Displaying field groups and their fields

After you add a field group to a record, you can display the field groups and their fields by issuing a PAI statement, output as follows:

BEGIN IN POLICIES FOR EACH RECORD WHERE POLICY_NUMBER = 100095 PAI END POLICY_NUMBER = 100095 POLICY_RESTRICTIONS = POLICY IS INVALID IF ... ... OTHER POLICY FIELDS \DRIVER = 1 DRIVER_NAME = ALTON, BARBARA W ...OTHER DRIVER FIELDS /DRIVER = 1 \DRIVER = 2 DRIVER_NAME = ALTON, CARRIE Y ...OTHER DRIVER FIELDS /DRIVER = 2 \VEHICLE = 6 MAKE = VOLKSWAGEN MODEL = NEW BEETLE ...OTHER VEHICLE FIELDS /VEHICLE = 6 \VEHICLE = 7 MAKE = MITSUBISHI MODEL = ECLIPSE ...OTHER VEHICLE FIELDS \CLAIM = 9 CLAIM_NUMBER = 100059 WEATHER = RAIN ...OTHER CLAIM FIELDS /CLAIM = 9 \CLAIM = 10 CLAIM_NUMBER = 100064 WEATHER = FOG ...OTHER CLAIM FIELDS /CLAIM = 10 /VEHICLE = 7 \VEHICLE = 8 MAKE = CHEVROLET MODEL = SUBURBAN ...OTHER VEHICLE FIELDS /VEHICLE = 8

The lines that begin with a backslash (\) identify the start of a field group and the lines that begin with a forward slash (/) identify the end of the field group. The field group ID of the field group occurrence is indicated after the field group name on both the field group beginning and ending lines.

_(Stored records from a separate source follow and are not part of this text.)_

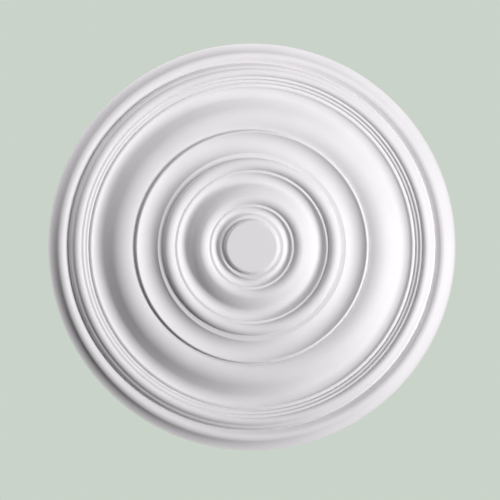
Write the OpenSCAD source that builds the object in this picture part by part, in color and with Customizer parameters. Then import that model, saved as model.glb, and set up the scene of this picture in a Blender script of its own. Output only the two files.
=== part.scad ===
// Plain ringed ceiling rose: one round moulding with a flat back.
// The back lies against the ceiling in the plane z = 0, and the relief hangs below it.
// The relief is a set of mouldings turned about the Z axis, from the centre outwards. A width
// is measured outward. A slope is in degrees, and says how steeply a surface falls back
// towards the ceiling on its way outward, or how steeply it rises where the name says rise.

/* [Overall] */
// Diameter of the whole rose
rose_d = 600; // [595:1:640]
// Height of the square edge that meets the ceiling
edge_t = 2.5; // [1:0.5:6]
// Width of the flat lip round the outside
lip_w = 1.5; // [0.5:0.5:4]

/* [Centre disc] */
// Radius of the flat disc in the middle
disc_r = 36; // [32:0.5:40]
// Width of the rounded edge of the disc
disc_round_w = 4.5; // [3:0.5:6]
// Slope at the top of the disc's rounded edge
disc_round_top = 20; // [5:1:30]
// Slope at the foot of the disc's rounded edge
disc_round_foot = 78; // [50:1:80]
// Height of the upright step below the disc's rounded edge
disc_step_h = 2.4; // [0.4:0.1:3]
// Width of the narrow flat round the disc
disc_flat_w = 5; // [3:0.5:7]
// Rise of the narrow flat round the disc
disc_flat_rise = 10; // [1:1:20]

/* [Eye hollow] */
// Width of the small round before the hollow
eye_round_w = 1.8; // [1.2:0.1:3]
// Width of the hollow round the disc
eye_hollow_w = 11; // [8:0.5:14]
// Slope on the inner side of the hollow
eye_hollow_fall = 70; // [30:1:76]
// Slope on the outer, rising side of the hollow
eye_hollow_rise = 78; // [40:1:80]
// Width of the rounded fillet before the boss ring
boss_fillet_w = 4; // [2.5:0.5:6]
// Slope at the foot of that fillet, and of the one before the collar
fillet_foot = 30; // [5:1:45]

/* [Boss ring] */
// Width of the boss ring's round
boss_round_w = 13.5; // [11:0.5:17]
// Rise at the foot of the boss ring's round
boss_round_rise = 66; // [50:1:78]
// Slope where the round runs into the long fall
boss_round_fall = 22; // [15:1:40]
// Width of the long fall
boss_fall_w = 15.5; // [12:0.5:18]
// Slope where the long fall meets the hollow
boss_fall_foot = 55; // [45:1:65]
// Width of the hollow outside the boss ring
boss_hollow_w = 17.5; // [14:0.5:21]
// Rise on the outer side of that hollow
boss_hollow_rise = 72; // [50:1:78]

/* [Collar ring] */
// Width of the fillet before the collar
collar_fillet_w = 4; // [2.5:0.5:6]
// Width of the collar's round
collar_round_w = 17; // [14:0.5:20]
// Rise at the foot of the collar's round
collar_round_rise = 78; // [50:1:80]
// Slope at the outer side of the collar's round
collar_round_fall = 72; // [50:1:80]
// Height of the upright step below the collar's round
collar_step_h = 1.8; // [0.4:0.1:3]
// Width of the flat outside the collar
collar_flat_w = 8; // [5:0.5:11]

/* [Scotia] */
// Width of the wide round hollow
scotia_w = 30; // [25:0.5:35]
// Slope on both sides of the wide hollow
scotia_slope = 46; // [35:1:60]
// Width of the flat crest of its lip
crest_w = 1; // [0.6:0.2:3]
// Width of the lip's rounded outer edge
crest_round_w = 2; // [1.2:0.2:4]
// Slope at the top of the lip's rounded edge
crest_round_top = 36; // [5:1:45]
// Slope at the foot of the lip's rounded edge
crest_round_foot = 74; // [50:1:78]
// Height of the upright step below the lip
crest_step_h = 3.6; // [1:0.1:4]

/* [Swell] */
// Width of the broad swell's gentle rise
swell_rise_w = 17; // [13:0.5:20]
// Slope at the start of that rise
swell_rise = 31; // [15:1:40]
// Width of the rounded fall beyond the swell's crest
swell_fall_w = 18; // [14:0.5:22]
// Slope at the end of the rounded fall, and of the straight slope below it
swell_slope = 38; // [30:1:45]
// Width of the hollow at the foot of the straight slope
swell_hollow_w = 14; // [11:0.5:17]
// Rise where the hollow ends and the steeper lift begins
swell_hollow_rise = 18; // [10:1:30]
// Width of the lift from the hollow to the bead
lift_w = 4.5; // [3:0.5:6]
// Rise at the top of the lift
lift_rise = 54; // [35:1:65]

/* [Bead and steps] */
// Width of the bead's top
bead_w = 1.5; // [1:0.1:3]
// Width of the bead's rounded outer side
bead_round_w = 3; // [2:0.5:4]
// Slope at the foot of the bead's outer side
bead_round_foot = 62; // [40:1:75]
// Width of each small sloping riser beyond the bead
riser_w = 2; // [1:0.2:3]
// Rise of the small risers
riser_rise = 55; // [40:1:65]
// Width of the first tread
tread_w = 3; // [2:0.5:5]
// Width of the second tread, at the foot of the outer ring
ring_tread_w = 3.5; // [2:0.5:5]

/* [Outer ring] */
// Width of the outer ring's rise to its crest
ring_rise_w = 5.5; // [4:0.5:7]
// Rise at the foot of the outer ring
ring_rise = 78; // [60:1:80]
// Width of the outer ring's fall from its crest
ring_fall_w = 6; // [4.5:0.5:8]
// Slope at the foot of that fall
ring_fall = 55; // [40:1:70]
// Width of the narrow weathered flat below the ring
ring_flat_w = 4; // [2.5:0.5:5]
// Slope of the narrow flat below the ring
ring_flat_slope = 22; // [5:1:35]
// Width of the lower round beyond the narrow flat
ring_drop_w = 4; // [3:0.5:6]
// Slope at the top of the lower round
ring_drop_top = 51; // [30:1:60]
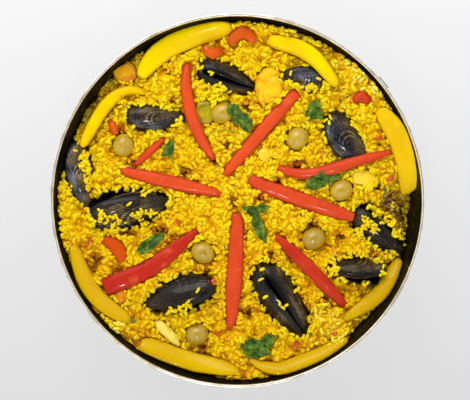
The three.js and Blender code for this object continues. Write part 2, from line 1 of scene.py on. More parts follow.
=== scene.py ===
"""The looks of a pan of seafood paella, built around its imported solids.

Lengths are written in millimetres and turned into Blender's metres with MM. The origin is the middle of
the pan's foot, +Z is up and +Y points away from the cook, as in the solids.
"""

import math

import bmesh
import bpy
import numpy as np
from mathutils import Matrix, Vector, noise
from mathutils.bvhtree import BVHTree


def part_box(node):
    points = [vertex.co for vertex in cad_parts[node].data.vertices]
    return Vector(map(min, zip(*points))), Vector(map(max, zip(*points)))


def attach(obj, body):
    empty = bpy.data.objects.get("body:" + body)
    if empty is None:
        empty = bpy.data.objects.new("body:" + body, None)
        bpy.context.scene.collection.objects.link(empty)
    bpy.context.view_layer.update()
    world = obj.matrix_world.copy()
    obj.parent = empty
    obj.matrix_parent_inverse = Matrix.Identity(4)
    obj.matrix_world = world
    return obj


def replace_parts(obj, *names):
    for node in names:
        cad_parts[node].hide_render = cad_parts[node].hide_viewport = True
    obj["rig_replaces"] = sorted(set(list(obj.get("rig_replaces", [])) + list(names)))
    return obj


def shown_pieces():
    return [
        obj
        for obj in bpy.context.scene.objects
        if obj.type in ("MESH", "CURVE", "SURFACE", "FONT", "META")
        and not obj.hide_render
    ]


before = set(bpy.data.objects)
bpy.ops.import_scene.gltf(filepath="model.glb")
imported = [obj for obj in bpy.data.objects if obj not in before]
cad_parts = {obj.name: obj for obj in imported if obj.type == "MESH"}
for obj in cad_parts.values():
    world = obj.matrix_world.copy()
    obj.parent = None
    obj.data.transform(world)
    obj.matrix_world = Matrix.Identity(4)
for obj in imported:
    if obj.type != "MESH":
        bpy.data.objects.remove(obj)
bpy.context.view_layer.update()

MM = 0.001
ROOT = "root"

# ---- Driving dimensions, shared with the solids ---------------------------------------------------

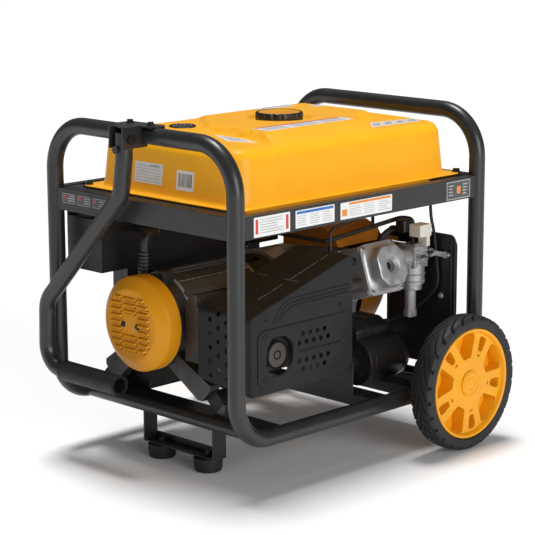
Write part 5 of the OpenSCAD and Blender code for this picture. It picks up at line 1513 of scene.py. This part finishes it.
# ---------------------------------------------------------------- studio
def studio_floor():
    m, nt, bs = new_mat("studio_floor")
    col = mix_colour(nt, remap(nt, noise(nt, coords(nt), 1.5, 3), 0, 1), (0.93, 0.93, 0.93),
                     (0.94, 0.94, 0.94))
    nt.links.new(col, bs.inputs["Base Color"])
    bs.inputs["Roughness"].default_value = 0.7
    nt.links.new(col, bs.inputs["Emission Color"])
    bs.inputs["Emission Strength"].default_value = 0.02
    me = bpy.data.meshes.new("studio_floor")
    half = 14.0
    corners = [(-half, -half, 0), (half, -half, 0), (half, half, 0), (-half, half, 0)]
    me.from_pydata(corners, [], [(0, 1, 2, 3)])
    me.materials.append(m)
    floor = bpy.data.objects.new("studio_floor", me)
    bpy.context.scene.collection.objects.link(floor)


def studio_light():
    """A pale world and two wide suns, given by direction, width in degrees and strength."""
    scene = bpy.context.scene
    world = bpy.data.worlds.new("studio")
    world.use_nodes = True
    bg = world.node_tree.nodes["Background"]
    bg.inputs["Color"].default_value = (1, 1, 1, 1)
    bg.inputs["Strength"].default_value = 0.16
    scene.world = world
    for name, toward, spread, power in (("top", (0.05, 0.16, 1.0), 22, 2.85),
                                        ("key", (-0.14, -1.0, 0.24), 38, 1.85)):
        light = bpy.data.lights.new(name, "SUN")
        light.angle = math.radians(spread)
        light.energy = power
        o = bpy.data.objects.new(name, light)
        o.rotation_euler = Vector(toward).to_track_quat("Z", "Y").to_euler()
        scene.collection.objects.link(o)
    scene.view_settings.view_transform = "Standard"


def studio_camera():
    """The photograph's viewpoint, as fitted: its axes, its place in mm and its lens."""
    right = Vector((0.70606889, -0.7081348, -0.00343862))
    up = Vector((0.14745832, 0.14227528, 0.97878179))
    ahead = Vector((0.69262022, 0.69159442, -0.20487651))
    cam = bpy.data.cameras.new("camera")
    cam.sensor_width = 36
    cam.lens = 130.56
    cam.clip_end = 60
    o = bpy.data.objects.new("camera", cam)
    pose = Matrix((right, up, -ahead)).transposed().to_4x4()
    pose.translation = P(-2617.226, -2607.096, 1117.623)
    o.matrix_world = pose
    bpy.context.scene.collection.objects.link(o)
    bpy.context.scene.camera = o


studio_floor()
studio_light()
studio_camera()
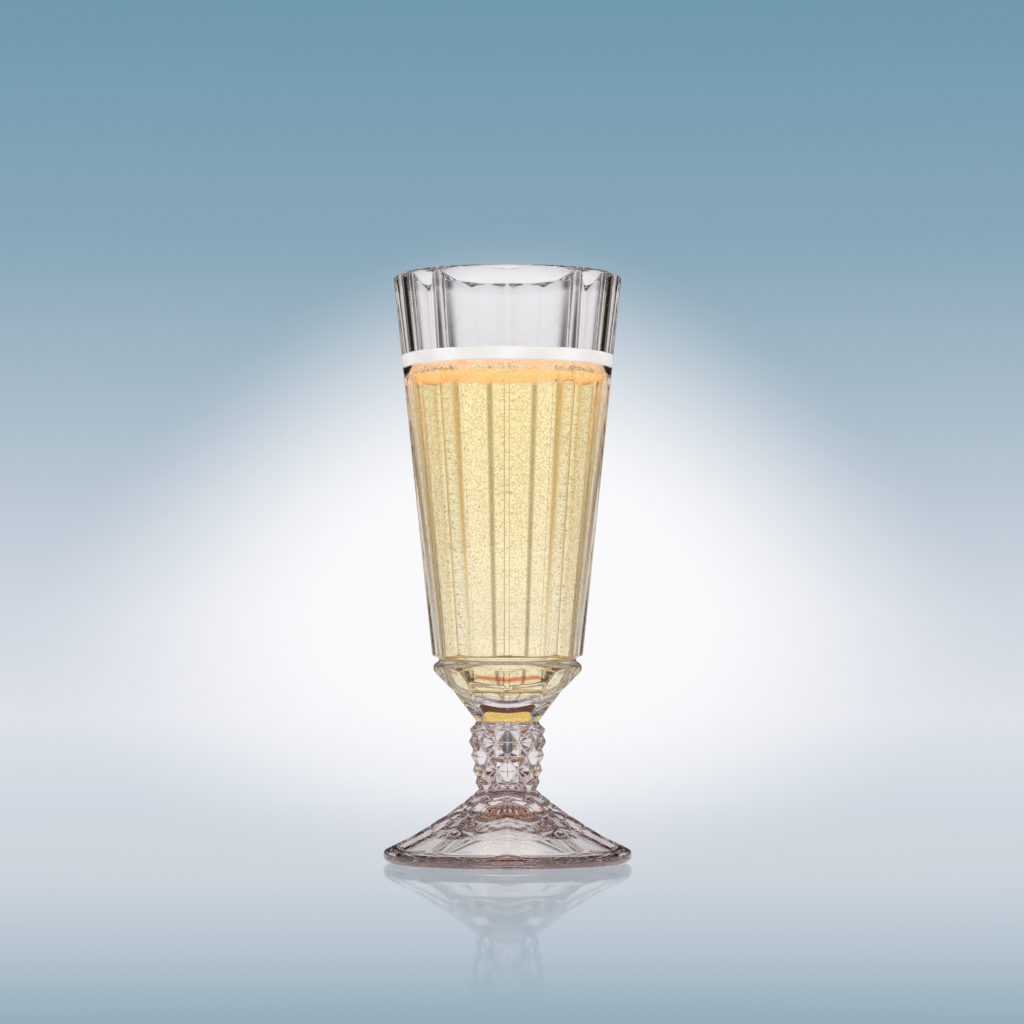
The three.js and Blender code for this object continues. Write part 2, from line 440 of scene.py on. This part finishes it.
# ---- Foot ---------------------------------------------------------------------------------------
def foot_relief(z, offset):
    """How deep the scalloped lines are cut at height z, by angle from the nearest ridge."""
    middle = np.clip(offset / (FACET / 2), 0, 1)
    depth = np.zeros_like(offset)
    for lip_z, fall, cut in LIPS:
        above = z - (lip_z - fall * middle)
        depth += cut * np.exp(-((above / LIP_WIDTH) ** 2))
    return depth


def make_foot():
    turn = angles()
    offset = from_ridge(turn)
    edge = rounded(FOOT_EDGE, 0.2)
    rings = [(0.5 * FOOT_NECK_RADIUS, FOOT_JOINT_Z)]
    for z in np.arange(FOOT_JOINT_Z, EDGE_Z - 0.01, -SLOPE_STEP):
        radii = nonagon(turn, float(along(FOOT_SLOPE[::-1], z)), FOOT_RIDGE_SOFTNESS)
        radii -= foot_relief(z, offset)
        if z < EDGE_TOP_Z:
            limit = np.interp(z, edge[::-1, 1], edge[::-1, 0])
            radii = soft_min(radii, np.full_like(turn, limit), TURNED_SOFTNESS)
        rings.append((radii, z))
    rings += [(r, z) for r, z in edge if z < EDGE_Z - 0.1]
    rings += [(r, z) for r, z in divided(rounded(HOLLOW, 0.4), 0.8)[1:]]
    return loft("glass_foot", rings)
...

The field group IDs are not necessarily in ascending order in a record. The previous example was created by issuing INSERT statements, so the IDs are out of order.

See also:

  • The PAFGI statement to display a field group's content.
  • The function $FieldgroupId to show the field group ID.

Support for field group name variables

Field group name variables are supported; for example:

IN POLICIES FRN %RECNO %FIELD = ’SURCHARGE%’ ADD FIELDGROUP VEHICLE MAKE = ’FORD’ MODEL = ’MUSTANG’ %%FIELD = 15 * and so on END ADD FIELDGROUP VEHICLE END FOR

Field name variables that evaluate to something in an invalid field group context result in request cancellation. For example, if BARD is a field in field group PITCHERS and you issue the following statement:

IN FILE REDSOCKS FRN %RECNO %FIELD = ’BARD’ ADD %%FIELD = ’Knuckle ball’

A request cancellation is generated, because you tried to add an occurrence of field BARD outside its appropriate field group context.